To do: From the data that follows, print exactly the lines starting at the one containing "obj.matrix_world = Matrix.Identity(4)" and ending at the one containing "bpy.context.scene.camera = camera"; include both of them and nothing more.

Extracted material:
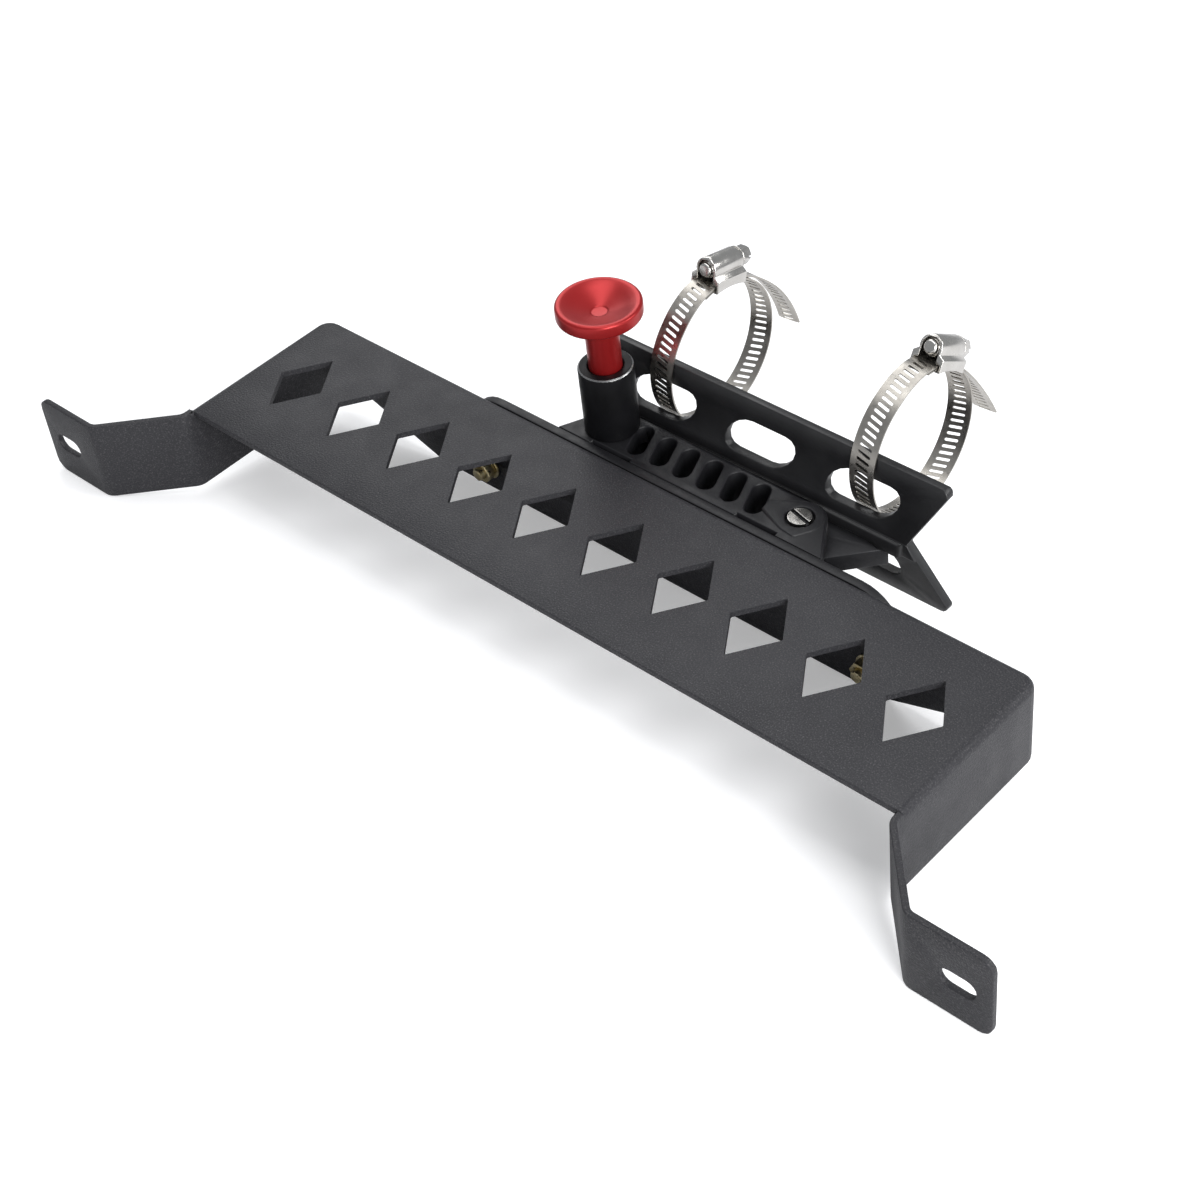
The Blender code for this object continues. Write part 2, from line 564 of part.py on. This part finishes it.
def build():
    for obj in list(bpy.data.objects):
        bpy.data.objects.remove(obj)
    powder = material("powder_coat", (0.062, 0.062, 0.068), 0.62, 0.0)
    anodised = material("black_anodised", (0.032, 0.032, 0.034), 0.42, 0.35)
    satin = material("satin_black", (0.018, 0.018, 0.019), 0.38, 0.3)
    grey = material("dark_grey_alloy", (0.050, 0.050, 0.052), 0.45, 0.4)
    red = material("red_anodised", (0.46, 0.012, 0.014), 0.27, 0.85)
    steel = material("stainless_steel", (0.62, 0.61, 0.59), 0.24, 1.0)
    screw_steel = material("plated_screw", (0.66, 0.65, 0.62), 0.3, 1.0)
    zinc = material("yellow_zinc", (0.50, 0.41, 0.20), 0.38, 0.9)
    seat_plate(powder)
    back_plate(anodised)
    base_block(anodised)
    plunger_barrel(satin)
    pull_knob(red)
    lock_pin(steel)
    plunger_spring(steel)
    pivot_screw(screw_steel)
    saddle(satin)
    swing_plate(grey)
    inner = PLATE_REAR - SHEET - GAP
    for k in range(2):
        clamp_band(k, steel)
        clamp_housing(k, steel)
        clamp_screw(k, screw_steel)
        mount_bolt(k, zinc)
        side = "lr"[k]
        ring("mount_washer_" + side, disc((0, 0), 6.2), k, inner - 1.3, inner, zinc)
        ring("mount_nut_" + side, disc((0, 0), 5.77, 6), k, inner - 6.6, inner - 1.6, zinc)


build()
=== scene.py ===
import math

import bpy
from mathutils import Matrix, Vector


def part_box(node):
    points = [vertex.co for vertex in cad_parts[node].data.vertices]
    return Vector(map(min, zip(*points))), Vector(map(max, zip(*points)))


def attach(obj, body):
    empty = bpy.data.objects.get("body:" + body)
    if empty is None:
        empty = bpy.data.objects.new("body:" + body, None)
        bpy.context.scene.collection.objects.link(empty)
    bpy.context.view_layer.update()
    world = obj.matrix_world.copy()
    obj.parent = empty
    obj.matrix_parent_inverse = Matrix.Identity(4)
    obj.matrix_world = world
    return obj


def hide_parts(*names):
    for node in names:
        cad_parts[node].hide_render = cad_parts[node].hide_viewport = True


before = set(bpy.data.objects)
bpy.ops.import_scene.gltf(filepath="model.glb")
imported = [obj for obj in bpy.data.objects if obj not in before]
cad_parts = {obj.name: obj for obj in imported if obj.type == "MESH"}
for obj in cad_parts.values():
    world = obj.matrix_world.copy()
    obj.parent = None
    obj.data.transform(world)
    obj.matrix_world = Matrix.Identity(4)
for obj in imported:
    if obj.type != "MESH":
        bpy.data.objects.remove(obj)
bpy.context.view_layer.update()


# Camera: stands in front of the plate's right half and looks down on it.
# The lens gives the photograph's perspective on a 36 mm sensor.
camera = bpy.data.objects.new("camera", bpy.data.cameras.new("camera"))
bpy.context.collection.objects.link(camera)
camera.location = (0.5671, -0.5121, 0.6603)
camera.rotation_euler = [math.radians(a) for a in (47.168, 5.502, 42.424)]
camera.data.lens = 70.02
camera.data.sensor_width = 36.0
bpy.context.scene.camera = camera


# Floor: a wide white sweep under the bracket, which lies on its back plate's
# lower edge and on its two ears, so the floor leans a little against the plate.
plate_edge_y, plate_edge_z = 0.0448, -0.0565
ear_y, ear_z = -0.0836, -0.0422
floor_gap = 0.0002
lean = math.atan2(ear_z - plate_edge_z, plate_edge_y - ear_y)
bpy.ops.object.select_all(action="DESELECT")
bpy.ops.mesh.primitive_plane_add(size=14, location=(0, 0, 0))
floor = bpy.context.object
floor.name = "floor"
under_plate = Matrix.Translation((0, plate_edge_y, plate_edge_z - floor_gap))
floor.data.transform(under_plate @ Matrix.Rotation(-lean, 4, "X"))
white = bpy.data.materials.new("studio_white")
white.use_nodes = True
tree = white.node_tree
paint = tree.nodes["Principled BSDF"]
paint.inputs["Base Color"].default_value = (0.80, 0.80, 0.81, 1)
paint.inputs["Roughness"].default_value = 0.7
paint.inputs["Specular IOR Level"].default_value = 0.1
glow = tree.nodes.new("ShaderNodeEmission")
glow.inputs["Color"].default_value = (1, 1, 1, 1)
glow.inputs["Strength"].default_value = 0.33
seen = tree.nodes.new("ShaderNodeLightPath")
both = tree.nodes.new("ShaderNodeAddShader")
pick = tree.nodes.new("ShaderNodeMixShader")
tree.links.new(paint.outputs[0], both.inputs[0])
tree.links.new(glow.outputs[0], both.inputs[1])
tree.links.new(seen.outputs["Is Camera Ray"], pick.inputs[0])
tree.links.new(paint.outputs[0], pick.inputs[1])
tree.links.new(both.outputs[0], pick.inputs[2])
tree.links.new(pick.outputs[0], tree.nodes["Material Output"].inputs[0])
floor.data.materials.append(white)


# Light: a large soft box at the front right, weaker ones at both sides behind,
# a long strip overhead, and an even pale room.
bpy.context.scene.view_settings.view_transform = "Standard"
room = bpy.data.worlds.new("room")
bpy.context.scene.world = room
room.use_nodes = True
room.node_tree.nodes["Background"].inputs["Color"].default_value = (0.93, 0.96, 1.0, 1)
room.node_tree.nodes["Background"].inputs["Strength"].default_value = 0.42


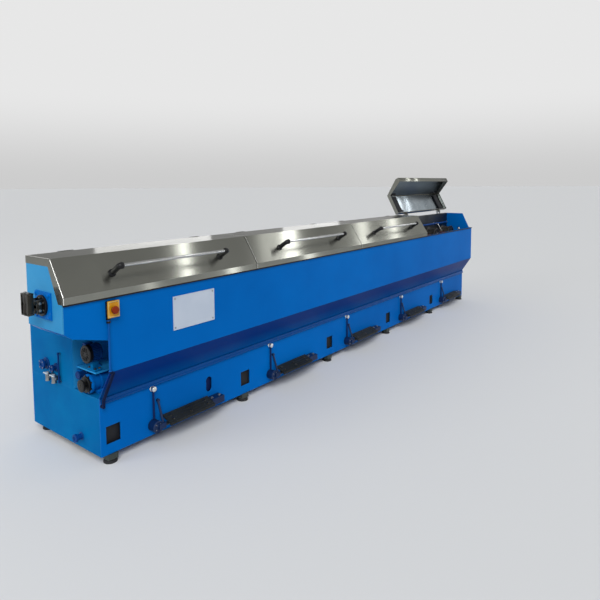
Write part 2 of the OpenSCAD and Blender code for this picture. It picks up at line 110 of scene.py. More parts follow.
def makeWorld(values):
    # A pale sky that dims a little at the horizon and again overhead; its heights are sines of the angle
    world = bpy.data.worlds.new("paleRoom")
    bpy.context.scene.world = world
    world.use_nodes = True
    tree = world.node_tree
    tree.nodes.clear()
    place = addNode(tree, "ShaderNodeTexCoord")
    height = addNode(tree, "ShaderNodeSeparateXYZ", {0: place.outputs["Generated"]}).outputs["Z"]
    low, high = values["fade"]
    overhead = addNode(tree, "ShaderNodeMapRange", {
        "Value": height, "From Min": low, "From Max": high, "To Min": values["backdrop"], "To Max": values["overhead"]})
    horizon = addNode(tree, "ShaderNodeMapRange", {
        "Value": height, "From Min": 0, "From Max": values["horizonTop"], "To Min": values["horizon"]},
        interpolation_type="SMOOTHSTEP")
    strength = multiplied(tree, overhead.outputs[0], horizon.outputs[0])
    background = addNode(tree, "ShaderNodeBackground", {"Color": (1, 1, 1, 1), "Strength": strength})
    addNode(tree, "ShaderNodeOutputWorld", {"Surface": background.outputs[0]})


def makeFloor(values):
    shape = bmesh.new()
    bmesh.ops.create_grid(shape, x_segments=1, y_segments=1, size=values["floorSize"] / 2)
    mesh = bpy.data.meshes.new("floor")
    shape.to_mesh(mesh)
    shape.free()
    floor = bpy.data.objects.new("floor", mesh)
    bpy.context.scene.collection.objects.link(floor)
    finish = bpy.data.materials.new("paleFloor")
    finish.use_nodes = True
    surface = finish.node_tree.nodes["Principled BSDF"]
    surface.inputs["Base Color"].default_value = tone(*values["floor"])
    surface.inputs["Roughness"].default_value = values["floorRough"]
    mesh.materials.append(finish)


lamps = {
    # Where it stands, what it points at, width and height in metres, power in watts.
    # All but the soft box show in reflections only.
    "stripNear": ((4363, -2742, 4810), (540, -85, 1026), 0.13, 3.2, 12),
    "stripSoft": ((5772, -2386, 4258), (1305, -90, 1017), 0.34, 3, 4.2),
    "stripMiddle": ((6170, -2287, 4105), (1520, -92, 1014), 0.24, 3, 17),
    "stripFar": ((7687, -1894, 3551), (2557, -92, 1014), 0.2, 2.6, 7),
    "stripLast": ((8430, -1708, 3327), (3132, -86, 1023), 0.13, 2.6, 7),
    "wallNear": ((4047, 4868, 1925), (465, 110, 1145), 1.9, 1.8, 31),
    "wallFar": ((6836, 3650, 1745), (2030, 110, 1145), 1.1, 1.8, 14),
    "lipNear": ((2539, -3305, 650), (230, -122, 951), 0.12, 0.9, 1),
    "lipMiddle": ((3637, -2927, 650), (860, -122, 951), 0.14, 0.9, 2.4),
    "lipFar": ((4838, -2502, 650), (1670, -122, 951), 0.14, 0.9, 1.8),
    "leftSoftbox": ((-8900, 3700, 5000), (0, 300, 900), 6, 3.2, 300),
}
skylight = {"place": (0, 0, 3), "from": (-0.5, -0.56, 0.7), "strength": 2.3, "angle": 34}


def aim(lamp, place, towards):
    # The lamp's long side stands square to the machine's length, so that the lids show it as an upright streak
    back = -towards.normalized()
    tall = back.cross((1, 0, 0)).normalized()
    tall = tall if tall.z > 0 else -tall
    lamp.matrix_world = Matrix.Translation(place) @ Matrix((tall.cross(back), tall, back)).transposed().to_4x4()
    lamp.visible_camera = False
    bpy.context.scene.collection.objects.link(lamp)


def makeLamps(values, sky):
    for name, (place, target, width, height, power) in values.items():
        light = bpy.data.lights.new(name, "AREA")
        light.shape = "RECTANGLE"
        light.size = width
        light.size_y = height
        light.energy = power
        lamp = bpy.data.objects.new(name, light)
        lamp.visible_diffuse = name == "leftSoftbox"
        aim(lamp, spot(*place), spot(*target) - spot(*place))
    light = bpy.data.lights.new("skylight", "SUN")
    light.energy = sky["strength"]
    light.angle = math.radians(sky["angle"])
    aim(bpy.data.objects.new("skylight", light), Vector(sky["place"]), -Vector(sky["from"]))


makeWorld(room)
makeFloor(room)
makeLamps(lamps, skylight)

print("finishes")


def newGroup(name, inputs, colours=(), numbers=()):
    # Inputs with their first values, where four parts are a colour, and the names of the outputs of each kind
    group = bpy.data.node_groups.new(name, "ShaderNodeTree")
    for label, value in inputs.items():
        kind = "NodeSocketColor" if isinstance(value, tuple) else "NodeSocketFloat"
        group.interface.new_socket(label, in_out="INPUT", socket_type=kind).default_value = value
    for kind, labels in (("NodeSocketColor", colours), ("NodeSocketFloat", numbers)):
        for label in labels:
            group.interface.new_socket(label, in_out="OUTPUT", socket_type=kind)
    return group, group.nodes.new("NodeGroupInput").outputs, group.nodes.new("NodeGroupOutput").inputs


def mixColour(tree, factor, first, second):
    # Socket 0 is the factor, 6 and 7 are the colours and output 2 is the mixed one
    return addNode(tree, "ShaderNodeMix", {0: factor, 6: first, 7: second}, data_type="RGBA").outputs[2]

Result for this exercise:
    obj.matrix_world = Matrix.Identity(4)
for obj in imported:
    if obj.type != "MESH":
        bpy.data.objects.remove(obj)
bpy.context.view_layer.update()


# Camera: stands in front of the plate's right half and looks down on it.
# The lens gives the photograph's perspective on a 36 mm sensor.
camera = bpy.data.objects.new("camera", bpy.data.cameras.new("camera"))
bpy.context.collection.objects.link(camera)
camera.location = (0.5671, -0.5121, 0.6603)
camera.rotation_euler = [math.radians(a) for a in (47.168, 5.502, 42.424)]
camera.data.lens = 70.02
camera.data.sensor_width = 36.0
bpy.context.scene.camera = camera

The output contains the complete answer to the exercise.